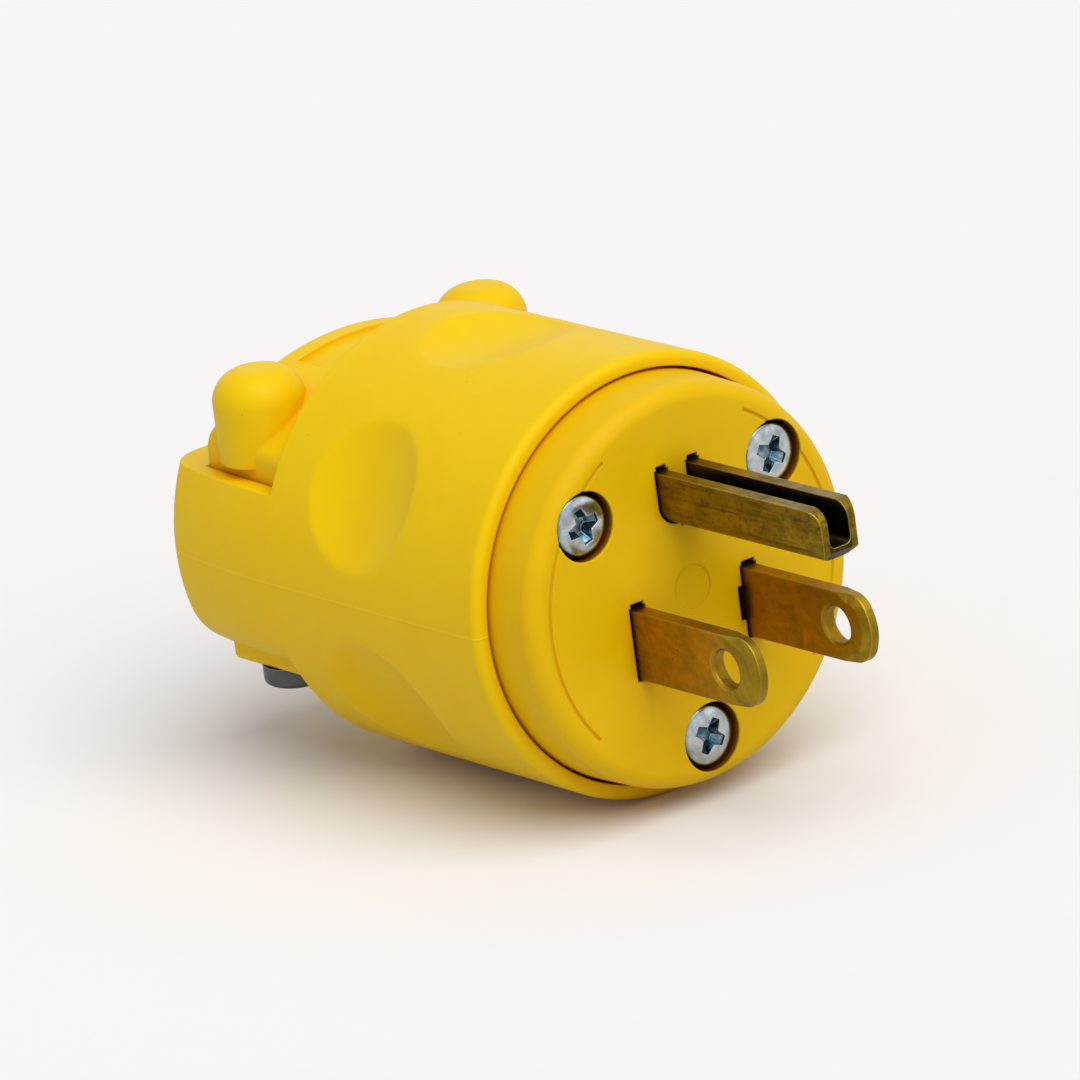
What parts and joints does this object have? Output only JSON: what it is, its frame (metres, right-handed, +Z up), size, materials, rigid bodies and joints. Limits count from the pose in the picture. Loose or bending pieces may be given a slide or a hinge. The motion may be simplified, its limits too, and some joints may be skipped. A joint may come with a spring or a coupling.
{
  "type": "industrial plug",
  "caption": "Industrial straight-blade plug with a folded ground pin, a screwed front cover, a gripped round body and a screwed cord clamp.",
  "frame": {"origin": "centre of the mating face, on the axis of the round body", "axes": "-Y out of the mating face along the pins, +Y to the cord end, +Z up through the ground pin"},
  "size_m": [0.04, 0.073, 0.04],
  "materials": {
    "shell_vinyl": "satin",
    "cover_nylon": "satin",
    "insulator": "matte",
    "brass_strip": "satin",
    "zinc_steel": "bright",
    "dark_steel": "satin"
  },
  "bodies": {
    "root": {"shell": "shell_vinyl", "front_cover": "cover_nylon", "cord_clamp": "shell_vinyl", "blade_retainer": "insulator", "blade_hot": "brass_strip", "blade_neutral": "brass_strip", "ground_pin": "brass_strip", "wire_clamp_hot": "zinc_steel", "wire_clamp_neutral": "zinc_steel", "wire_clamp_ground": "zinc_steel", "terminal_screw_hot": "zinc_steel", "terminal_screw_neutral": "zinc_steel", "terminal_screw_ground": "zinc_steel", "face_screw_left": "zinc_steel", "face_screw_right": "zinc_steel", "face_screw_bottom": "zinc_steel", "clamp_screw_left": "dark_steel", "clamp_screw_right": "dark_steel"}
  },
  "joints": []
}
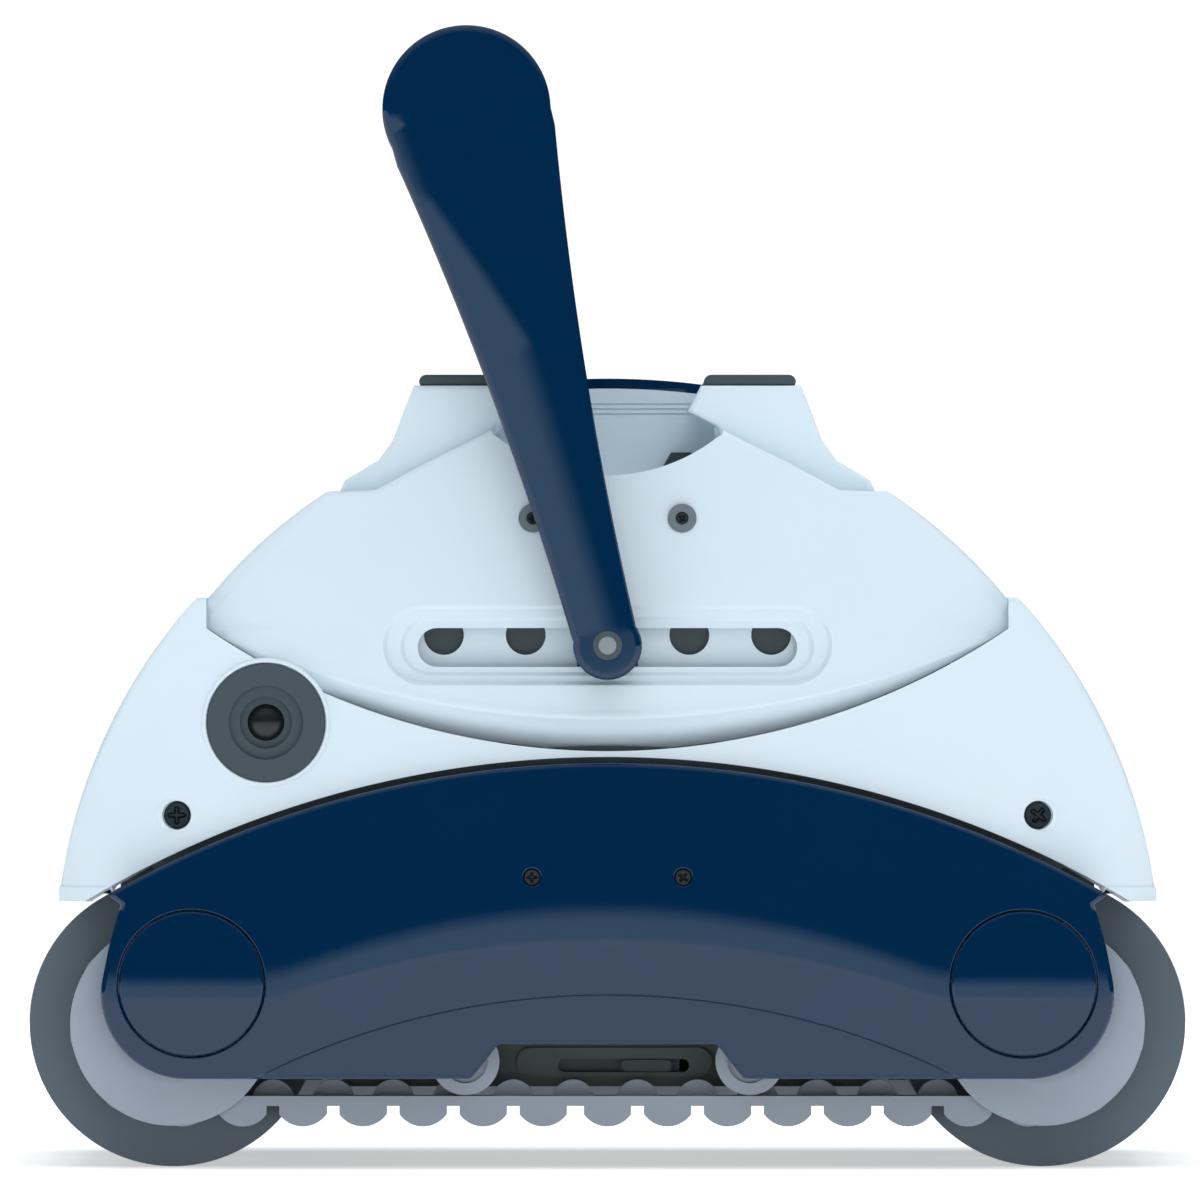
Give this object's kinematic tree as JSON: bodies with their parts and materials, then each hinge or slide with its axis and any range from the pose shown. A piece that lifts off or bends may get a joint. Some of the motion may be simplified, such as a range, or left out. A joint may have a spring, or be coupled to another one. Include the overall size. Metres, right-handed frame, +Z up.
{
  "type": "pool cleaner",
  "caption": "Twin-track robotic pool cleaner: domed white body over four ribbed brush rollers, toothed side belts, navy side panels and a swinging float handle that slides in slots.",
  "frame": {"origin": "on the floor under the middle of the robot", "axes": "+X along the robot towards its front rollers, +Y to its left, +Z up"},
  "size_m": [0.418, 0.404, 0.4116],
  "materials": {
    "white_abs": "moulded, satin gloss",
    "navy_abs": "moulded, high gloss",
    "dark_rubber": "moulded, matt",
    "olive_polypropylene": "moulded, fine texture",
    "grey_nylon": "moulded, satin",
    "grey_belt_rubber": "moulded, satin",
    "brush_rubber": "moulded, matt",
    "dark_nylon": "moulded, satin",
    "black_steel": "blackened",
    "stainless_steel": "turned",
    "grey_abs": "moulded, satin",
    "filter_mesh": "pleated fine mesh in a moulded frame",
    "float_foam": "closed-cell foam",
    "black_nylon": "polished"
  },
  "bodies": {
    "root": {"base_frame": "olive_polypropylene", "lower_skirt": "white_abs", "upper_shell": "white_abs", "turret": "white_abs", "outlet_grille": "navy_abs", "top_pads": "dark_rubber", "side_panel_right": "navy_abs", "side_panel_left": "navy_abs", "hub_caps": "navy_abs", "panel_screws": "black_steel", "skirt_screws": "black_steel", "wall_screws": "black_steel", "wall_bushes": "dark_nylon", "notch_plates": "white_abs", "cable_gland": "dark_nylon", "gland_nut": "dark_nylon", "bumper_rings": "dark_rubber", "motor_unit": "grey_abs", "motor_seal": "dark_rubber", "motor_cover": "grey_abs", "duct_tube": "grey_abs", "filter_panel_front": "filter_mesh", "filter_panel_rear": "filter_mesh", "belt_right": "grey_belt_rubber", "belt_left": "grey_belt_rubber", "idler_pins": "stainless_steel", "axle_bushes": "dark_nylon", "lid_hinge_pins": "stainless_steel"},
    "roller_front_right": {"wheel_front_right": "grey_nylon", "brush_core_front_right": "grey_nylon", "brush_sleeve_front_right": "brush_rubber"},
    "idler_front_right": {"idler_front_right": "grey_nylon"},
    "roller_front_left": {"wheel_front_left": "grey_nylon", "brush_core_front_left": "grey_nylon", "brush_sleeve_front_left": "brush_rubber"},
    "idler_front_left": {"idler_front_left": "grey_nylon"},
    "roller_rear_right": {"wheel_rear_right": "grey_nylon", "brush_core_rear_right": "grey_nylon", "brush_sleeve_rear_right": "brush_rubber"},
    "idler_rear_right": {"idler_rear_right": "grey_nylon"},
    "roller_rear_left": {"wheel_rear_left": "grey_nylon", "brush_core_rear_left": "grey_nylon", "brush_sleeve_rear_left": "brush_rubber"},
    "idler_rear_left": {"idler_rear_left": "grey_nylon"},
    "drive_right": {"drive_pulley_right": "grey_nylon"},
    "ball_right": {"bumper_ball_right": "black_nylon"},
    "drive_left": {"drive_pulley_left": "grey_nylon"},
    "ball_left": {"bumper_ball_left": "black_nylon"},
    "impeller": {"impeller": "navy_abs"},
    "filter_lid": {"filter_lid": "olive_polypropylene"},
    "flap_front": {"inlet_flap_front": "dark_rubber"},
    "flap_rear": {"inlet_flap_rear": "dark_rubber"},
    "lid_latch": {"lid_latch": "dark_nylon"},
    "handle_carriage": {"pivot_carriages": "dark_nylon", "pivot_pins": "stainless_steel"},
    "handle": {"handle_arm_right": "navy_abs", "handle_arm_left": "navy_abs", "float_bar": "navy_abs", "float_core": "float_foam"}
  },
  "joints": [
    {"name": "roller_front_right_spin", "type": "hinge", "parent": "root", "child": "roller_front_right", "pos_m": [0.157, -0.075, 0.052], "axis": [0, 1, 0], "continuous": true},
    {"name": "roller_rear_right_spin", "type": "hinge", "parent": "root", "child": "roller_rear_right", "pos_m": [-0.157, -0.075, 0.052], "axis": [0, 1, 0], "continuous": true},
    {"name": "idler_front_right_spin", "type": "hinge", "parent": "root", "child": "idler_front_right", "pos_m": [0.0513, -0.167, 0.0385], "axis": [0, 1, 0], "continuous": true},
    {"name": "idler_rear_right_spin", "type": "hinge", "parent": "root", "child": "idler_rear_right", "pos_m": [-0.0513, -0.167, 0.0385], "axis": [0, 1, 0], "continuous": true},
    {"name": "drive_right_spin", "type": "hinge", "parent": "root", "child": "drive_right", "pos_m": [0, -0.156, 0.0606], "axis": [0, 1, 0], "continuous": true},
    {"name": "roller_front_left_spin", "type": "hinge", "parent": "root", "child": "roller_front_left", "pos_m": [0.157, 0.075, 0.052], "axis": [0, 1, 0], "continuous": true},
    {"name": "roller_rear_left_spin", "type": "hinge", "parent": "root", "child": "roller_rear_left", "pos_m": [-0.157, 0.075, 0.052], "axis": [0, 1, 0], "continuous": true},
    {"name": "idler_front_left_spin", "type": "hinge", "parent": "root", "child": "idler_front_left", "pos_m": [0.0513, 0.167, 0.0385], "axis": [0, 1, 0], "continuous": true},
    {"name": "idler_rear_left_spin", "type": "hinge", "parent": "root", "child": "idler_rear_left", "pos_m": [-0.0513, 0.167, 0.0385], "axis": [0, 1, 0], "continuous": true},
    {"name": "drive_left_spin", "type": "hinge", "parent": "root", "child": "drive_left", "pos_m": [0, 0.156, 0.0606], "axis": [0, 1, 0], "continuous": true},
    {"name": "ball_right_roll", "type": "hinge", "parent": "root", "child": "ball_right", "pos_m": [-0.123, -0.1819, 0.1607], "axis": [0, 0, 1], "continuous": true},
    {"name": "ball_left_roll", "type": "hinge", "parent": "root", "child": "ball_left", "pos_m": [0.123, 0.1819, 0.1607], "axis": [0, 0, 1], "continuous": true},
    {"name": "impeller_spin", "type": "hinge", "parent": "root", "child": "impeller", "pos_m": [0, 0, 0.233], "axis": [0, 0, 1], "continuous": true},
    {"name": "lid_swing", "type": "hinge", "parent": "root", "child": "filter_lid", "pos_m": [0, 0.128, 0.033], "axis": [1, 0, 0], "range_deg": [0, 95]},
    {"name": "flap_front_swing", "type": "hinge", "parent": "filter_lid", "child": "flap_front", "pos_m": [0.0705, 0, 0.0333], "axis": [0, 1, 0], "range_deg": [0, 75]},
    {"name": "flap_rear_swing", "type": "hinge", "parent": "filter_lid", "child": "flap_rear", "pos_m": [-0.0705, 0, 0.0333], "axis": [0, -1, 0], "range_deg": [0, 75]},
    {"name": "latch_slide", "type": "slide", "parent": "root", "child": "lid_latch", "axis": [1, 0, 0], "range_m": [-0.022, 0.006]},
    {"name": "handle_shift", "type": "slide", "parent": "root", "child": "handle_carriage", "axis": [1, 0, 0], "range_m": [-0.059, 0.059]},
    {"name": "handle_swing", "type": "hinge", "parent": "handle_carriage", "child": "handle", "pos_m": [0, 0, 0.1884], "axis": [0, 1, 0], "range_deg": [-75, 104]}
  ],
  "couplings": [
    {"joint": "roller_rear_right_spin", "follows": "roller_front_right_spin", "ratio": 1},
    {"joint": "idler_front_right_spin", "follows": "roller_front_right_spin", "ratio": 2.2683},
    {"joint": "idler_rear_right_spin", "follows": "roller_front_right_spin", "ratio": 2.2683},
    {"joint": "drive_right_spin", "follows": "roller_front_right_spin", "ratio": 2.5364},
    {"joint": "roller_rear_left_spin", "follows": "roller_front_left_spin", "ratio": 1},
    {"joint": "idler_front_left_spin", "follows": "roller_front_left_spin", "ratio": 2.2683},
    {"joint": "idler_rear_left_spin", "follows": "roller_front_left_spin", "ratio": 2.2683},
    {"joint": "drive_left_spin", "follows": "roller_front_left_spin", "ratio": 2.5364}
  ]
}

- - -

=== The task ===
Select, from the listing, all lines that include the word "joints".

=== Finished task ===
What parts and joints does this object have? Output only JSON: what it is, its frame (metres, right-handed, +Z up), size, materials, rigid bodies and joints. Limits count from the pose in the picture. Loose or bending pieces may be given a slide or a hinge. The motion may be simplified, its limits too, and some joints may be skipped. A joint may come with a spring or a coupling.
  "joints": []
  "joints": [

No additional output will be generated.